George Hull made a small fortune from his fraud, and invested it in a commercial block in downtown Binghamton, New York. But his profligate lifestyle quickly ran through his profits, and within five years he was almost broke again. He conceived of an even bigger stone giant - this one with a tail. The “Solid Muldoon” was “discovered”outside Pueblo, Colorado on 16 September, 1877, and attracted crowds in Denver and Cheyenne, Wyoming. But by the time the Colorado Giant reached New York City, the scheme had gone bust . Gloated a Binghamton newspaper, “This would seem to stop the Giant Man...getting rich without working.” Little did the editorial writers realize how much work George had put into his frauds. Shortly thereafter, the long suffering Hellen Hull died of consumption at 42 years old. The atheist George allowed her to be buried in a Methodist service. The evil genus himself died broke, living with his daughter in Binghampton on 21 October, 1902. Perhaps the most accurate thing he ever said was “I ought to have made myself rich, but I didn't.”

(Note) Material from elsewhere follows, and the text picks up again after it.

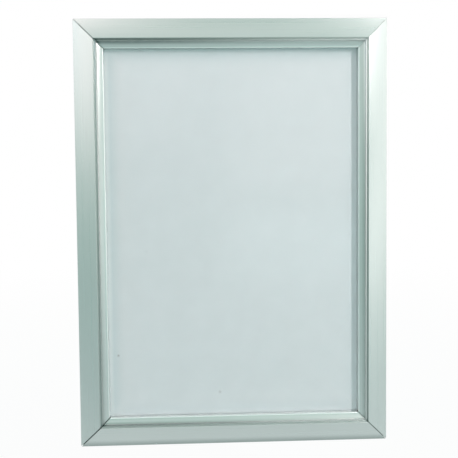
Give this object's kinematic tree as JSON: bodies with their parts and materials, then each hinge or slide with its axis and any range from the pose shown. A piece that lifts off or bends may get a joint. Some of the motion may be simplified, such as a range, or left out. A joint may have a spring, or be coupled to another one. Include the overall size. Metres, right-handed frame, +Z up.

Barnum's Giant, the fake fraud, currently resides in Farmington Hills, Michigan, inside “Marvin's Marvelous Mechanical Museum”.
Since 1947, George Hull's original fake has been in Cooperstown, New York, reclining behind a white picket fence inside the “Farmers Museum”.
And every fall, the folks at the LaFayette Apple Festival, in tiny Cardiff, New York, provide a walking tour to the Newell farm, the site of the temporary grave for the Cardiff Giant. They recreate his discovery and exhumation, and I urge you to visit this and the other sites, just to remind yourself to never pass up a chance to laugh at yourself. . It's very healthy. I believe P.T. Barnum himself endorsed it.